In its July report on the long-term budget outlook, CBO showed what “would happen to the budget if four key underlying factors—the decline in mortality, the growth of productivity, interest rates, and the growth of health care costs—differed from the values that are used in most of the report.” Similarly, CBO’s analysts add information on a range of projections for Social Security based on the historical year-to-year variation in key demographic and economic factors, including fertility and mortality rates, interest rates, and the growth of productivity.

The reasons CBO is unable to provide more alternative analysis are multifold, Elmendorf wrote. So-called “point values” that are treated as certain are in sync with requirement of the congressional budget process, he said.

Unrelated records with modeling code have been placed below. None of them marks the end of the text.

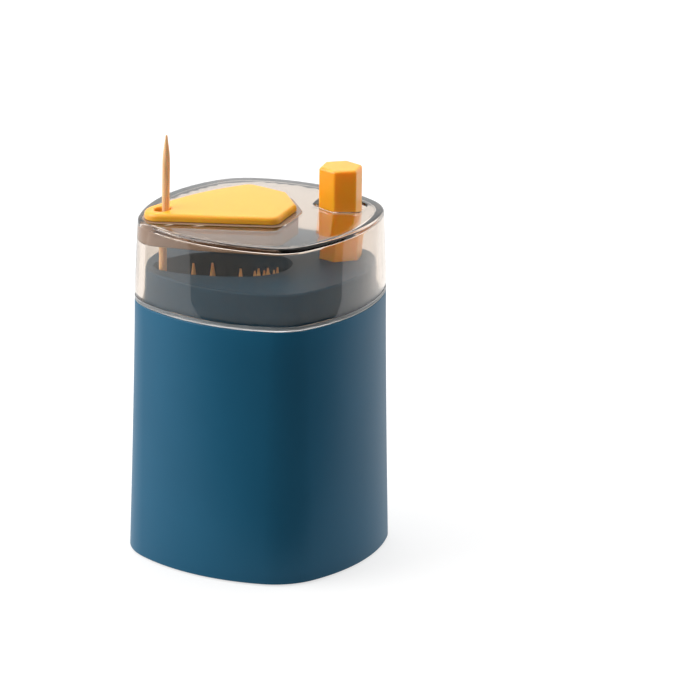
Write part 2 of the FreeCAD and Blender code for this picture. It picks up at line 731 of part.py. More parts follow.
def make_lifter():
    """Slotted fork on the lever's end pin, with the cup for one toothpick on top."""
    slot_half = pin_radius + slot_play
    low = pin_z - slot_half - slot_wall
    high = pin_z + slot_half + slot_wall
    cup_x_max = cup_x + cup_radius
    body = slab(fork_x_min, fork_x_max, -fork_outer, fork_outer, low, high)
    body = body.cut(slab(fork_x_min - 1.0, fork_x_max + 1.0, -fork_half, fork_half, low - 1.0, high))
    slot = slab(fork_x_min + slot_end_wall, fork_x_max - slot_end_wall, -fork_outer - 1.0, fork_outer + 1.0,
                pin_z - slot_half, pin_z + slot_half)
    body = body.cut(slot)
    bridge = slab(fork_x_min, cup_x_max, -fork_outer, fork_outer, high - 0.01, high + slot_wall)
    cup = rod(cup_radius, cup_x, 0, high, cup_z + cup_rim)
    body = body.fuse([bridge, cup])
    cone = Part.makeCone(pick_point_radius + fit_gap, cup_mouth_radius, cup_rim + 0.01,
                         V(cup_x, 0, cup_z), up)
    return body.cut(cone).removeSplitter()


def make_raised_toothpick():
    lean = raised_pick_lean_deg
    return pick_solid(cup_x, 0.0, cup_z + pick_seat_gap, lean, 0.0)


def make_toothpicks():
    """Loose toothpicks in the hopper: three that stand apart and a bunch."""
    side_y = channel_half + channel_wall + loose_pick_gap + pick_radius
    floor_z = hopper_floor_z + pick_seat_gap
    first_x = hopper_small_x + loose_pick_x
    picks = [pick_solid(first_x, side_y, floor_z, -1.0, -1.6),
             pick_solid(first_x + loose_pick_step, side_y, floor_z, -0.6, -1.9),
             pick_solid(hopper_big_x - loose_pick_step / 2.0, -side_y, floor_z, 0.8, 1.2)]
    bunch_x = hopper_big_x + bunch_from_big_x
    row_pitch = 0.9 * bunch_pitch
    for row, count in enumerate(bunch_rows):
        for i in range(count):
            x = bunch_x + (i - 0.5 * (row % 2)) * bunch_pitch - 0.4 * row
            y = -side_y - row * row_pitch
            picks.append(pick_solid(x, y, floor_z, 0.9 + 0.25 * i, 0.7 - 0.1 * row))
    return picks


def export(name, solids):
    """Writes one node's solid, or its group of separate solids."""
    if isinstance(solids, list):
        shape = Part.makeCompound(solids)
    else:
        shape = solids.Solids[0] if len(solids.Solids) == 1 else solids
    print(name, len(shape.Solids), shape.isValid(), round(shape.Volume, 1))
    shape.exportStep("parts/" + name + ".step")


os.makedirs("parts", exist_ok=True)
export("outer_shell", make_outer_shell())
export("base_plate", make_base_plate())
export("foot_pads", make_foot_pads())
export("housing_screws", make_screws(housing_screw_places()))
export("frame_screws", make_screws(frame_screw_places()))
export("inner_container", make_inner_container())
export("clear_cover", make_clear_cover())
export("outlet_pocket", make_outlet_pocket())
export("outlet_insert", make_outlet_insert())
export("push_button", make_push_button())
export("push_rod", make_push_rod())
export("return_spring", make_return_spring())
export("lever_frame", make_lever_frame())
export("lever_axle", make_lever_axle())
export("axle_clips", make_axle_clips())
export("lift_lever", make_lift_lever())
export("lever_pin", make_lever_pin())
export("lifter", make_lifter())
export("raised_toothpick", make_raised_toothpick())
export("toothpicks", make_toothpicks())
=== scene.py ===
import math

import bmesh
import bpy
from mathutils import Matrix, Quaternion, Vector, geometry


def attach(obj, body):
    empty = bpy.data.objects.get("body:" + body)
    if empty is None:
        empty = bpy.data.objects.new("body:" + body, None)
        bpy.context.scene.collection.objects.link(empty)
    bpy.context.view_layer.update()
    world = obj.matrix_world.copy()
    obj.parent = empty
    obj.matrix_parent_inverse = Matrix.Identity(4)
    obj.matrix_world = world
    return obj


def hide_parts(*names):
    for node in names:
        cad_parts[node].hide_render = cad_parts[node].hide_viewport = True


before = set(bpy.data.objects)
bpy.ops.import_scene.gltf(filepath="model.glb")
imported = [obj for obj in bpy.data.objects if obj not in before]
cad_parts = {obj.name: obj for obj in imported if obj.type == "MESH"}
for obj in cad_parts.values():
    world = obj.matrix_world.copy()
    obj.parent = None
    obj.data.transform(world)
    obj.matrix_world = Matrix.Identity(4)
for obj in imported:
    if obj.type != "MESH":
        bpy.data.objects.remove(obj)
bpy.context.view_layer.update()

# Outer shell.
# Satin sleeve moulded in blue ABS, tapered upwards, on a rounded-square plan that stands on
# its corner. Its upper rim carries the clear cover, and its foot hides the base plate.
mm = 0.001
side_bulge_radius = 54.0
base_flat, seam_flat, top_flat = 67.8, 64.7, 62.9
base_corner_radius, top_corner_radius = 18.4, 14.0
foot_flare, cover_taper = 1.3, 1.25
shell_foot_z, seam_z, cover_top_z = 0.4, 72.9, 98.0
shell_wall = 2.4
foot_rim_round, shell_rim_round = 0.35, 0.3
shell_stations, shell_end_gap = 14, 1.0
arc_steps = 24
weld_distance = 1e-7
sharp_angle = math.radians(32.0)
flow_mm = 22.0
grain_depth_mm = 0.05
gloss_drop, gloss_rise = 0.04, 0.06
plastic_ior = 1.49


def outer_flat(z):
    """Across the flats of the outer form at height z."""
    if z <= seam_z:
        return seam_flat + (base_flat - seam_flat) * (1.0 - z / seam_z) ** foot_flare
    above_seam = (z - seam_z) / (cover_top_z - seam_z)
    return seam_flat - (seam_flat - top_flat) * above_seam ** cover_taper


def arc(x, y, radius, start, sweep, steps):
    """Points of an arc round a centre, without its last point."""
    angles = [start + sweep * i / steps for i in range(steps)]
    return [Vector((x + radius * math.cos(a), y + radius * math.sin(a))) for a in angles]


def outline(z, inset=0.0):
    """Points of the rounded square at height z, drawn inset inside the outer form."""
    flat = outer_flat(z)
    side_r = side_bulge_radius * flat / base_flat
    corner_r = base_corner_radius + (top_corner_radius - base_corner_radius) * z / cover_top_z
    side_centre = (side_r - flat / 2.0) / math.sqrt(2.0)
    corner_centre = math.sqrt((side_r - corner_r) ** 2 - side_centre * side_centre) - side_centre
    turn = math.atan2(side_centre, corner_centre + side_centre)
    quarter = arc(corner_centre, 0.0, corner_r - inset, -turn, 2.0 * turn, arc_steps)
    quarter += arc(-side_centre, -side_centre, side_r - inset, turn, math.pi / 2.0 - 2.0 * turn,
                   arc_steps)
    return [Matrix.Rotation(i * math.pi / 2.0, 2) @ point for i in range(4) for point in quarter]


def level(points, z):
    """The plan points at height z, which may be a number or a function of x and y."""
    return [Vector((p.x, p.y, z(p.x, p.y) if callable(z) else z)) for p in points]


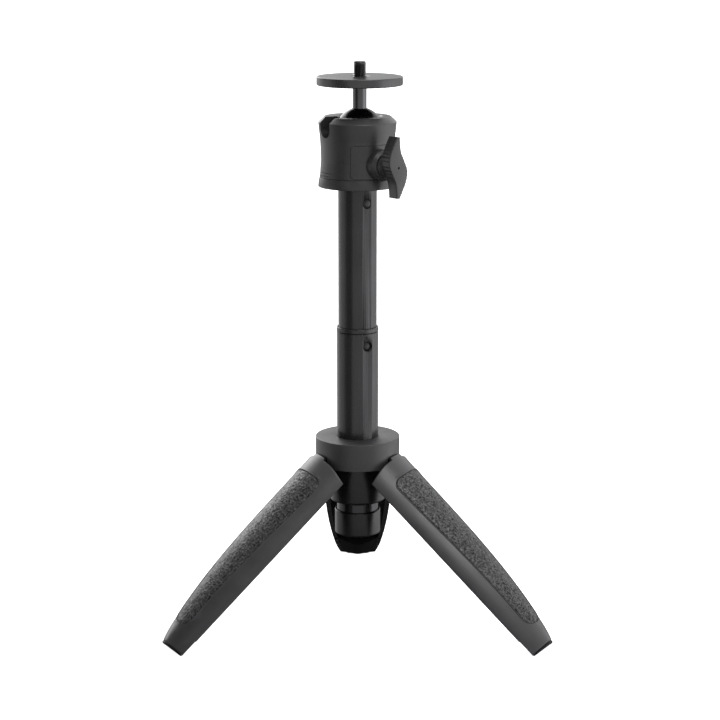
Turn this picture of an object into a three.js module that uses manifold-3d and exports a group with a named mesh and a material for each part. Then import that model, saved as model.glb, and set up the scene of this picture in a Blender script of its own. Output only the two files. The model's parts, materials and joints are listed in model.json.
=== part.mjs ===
// A small table tripod: three folding grip legs, a two-stage push-button column and a ball head
// that ends in a round camera plate with a screw stud. Millimetres, +Z up, front along -Y.
// Everything is laid out about the column's axis with the feet on z = 0. The finished group is
// then moved so that the middle of its footprint is the origin.

import * as THREE from 'three';
import { mergeVertices } from 'three/addons/utils/BufferGeometryUtils.js';
import Module from 'manifold-3d';

const wasm = await Module();
wasm.setup();

// ---------------------------------------------------------------- driving dimensions

const ROUND = 32;                 // facets round a large circle
const SMALL_ROUND = 16;           // facets round a pin, a screw or a button
const GAP = 0.3;                  // air between pieces that rest on each other
const SLIDE_GAP = 0.15;           // air round a sliding tube

const HUB = {
  radius: 19.55, bottom: 75.5, top: 88.1, bevel: 0.5,
  slotWidth: 9.3, slotTop: 81.5, lipHeight: 1.8, footBevel: 0.3,
};
const SLEEVE = { radius: 12.9, bottom: 57.4, neckRadius: 10.8, boreRadius: 10.0, round: 1.2 };
const BUSH = { bottom: 59.0, top: 71.0, wall: 0.5 };
const HINGE = { radius: 13.6, height: 78.7, pinRadius: 1.2, pinHalf: 7.2, lugRadius: 2.4, lugHalf: 3.9 };

const LEG = {
  azimuths: { rear: 90, left: 210, right: 330 },
  openAngle: 50.435,              // swing from folded flat to standing
  top: 71.0,                      // height of the side corners when folded
  length: 106.56,                 // side corner to foot end
  halfAngle: 59.5,                // three legs close into one round handle
  skin: 1.8,
  footBand: 1.1,
};
const PAD = { start: 6.0, end: 95.6, topCorner: 4.0, endCorner: 5.0, depth: 0.9, proud: 0.25 };
const LINER = { start: 1.5, end: 89.2, halfAngle: 51, thickness: 1.0, ribPitch: 11.0, rib: 1.2 };
const SOLE = { start: 89.6, nose: 1.3, clearance: 0.15, lean: 0.7 };

const LOWER_TUBE = { radius: 9.6, bottom: 43.0, top: 137.7 };
const RIM = { radius: 9.73, height: 2.0 };
const CAP = { radius: 10.65, bottom: 41.3, top: 52.7, bevel: 0.8 };
const UPPER_TUBE = { radius: 8.86, bottom: 116.3, top: 208.6, wall: 0.85 };
const GLIDE_HEIGHT = 4.0;

const BUTTON = { azimuth: -60, upper: 197.7, lower: 131.8, radius: 2.05, holeRadius: 2.4 };

const HEAD = {
  foot: 204.9, joint: 209.4, top: 236.7, topRadius: 15.05,
  ballX: 1.0, ballHeight: 229.5, ballRadius: 11.2,
  mouthRadius: 9.4, chamberRadius: 12.6, floorTop: 211.3,
  slotAzimuth: 210, slotHalf: 4.0, slotCentre: 231.6,
};
const PANEL = { from: -100.7, to: -3.0, bottom: 210.0, top: 225.0, depth: 0.4 };
const KNOB = {
  azimuth: -52, height: 216.0, collarRadius: 7.0, collarEnd: 20.6,
  hubRadius: 5.3, wingBack: 23.7, wingFace: 29.7, screwRadius: 2.6,
};

const PLATE = { radius: 19.5, bottom: 250.6, top: 254.5 };
const STUD = { stemRadius: 3.13, bottom: 232.6, threadRadius: 3.15, top: 261.2 };

// ---------------------------------------------------------------- materials

const finish = (color, roughness, metalness) => ({ color, roughness, metalness });
const LOOK = {
  shell: finish(0x3c3c3f, 0.5, 0.0),
  pad: finish(0x2c2c2e, 0.85, 0.0),
  rubber: finish(0x1a1a1b, 0.9, 0.0),
  blackPlastic: finish(0x101011, 0.45, 0.0),
  collar: finish(0x3a3a3c, 0.5, 0.0),
  tube: finish(0x38383b, 0.35, 0.7),
  housing: finish(0x38383a, 0.5, 0.0),
  knob: finish(0x38383a, 0.5, 0.0),
  ball: finish(0x050505, 0.15, 0.0),
  plate: finish(0x404043, 0.35, 0.6),
  steel: finish(0x55555a, 0.3, 0.9),
};

// ---------------------------------------------------------------- solids

const radians = THREE.MathUtils.degToRad;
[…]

Secondly “we often lack a strong analytical basis for constructing such ranges,” he added. The studies CBO draws from don’t always measure uncertainty, and there is often too little time to evaluate them, according to Elmendorf. “We are often rushing to finish analyses before congressional action on an issue is expected to occur,” he wrote, “and doing the additional modeling or gathering the additional information needed to quantify uncertainty can take considerable time.”

CBO is still working with legislators to make effective use of its existing quantification of uncertainty. “The profession is still in the fairly early days of this sort of analysis,” Elmendorf concluded. “As a result, policymakers’ direct use of our estimates of uncertainty is limited at this point, which in turn leads us to devote only a limited portion of our time to producing such estimates.”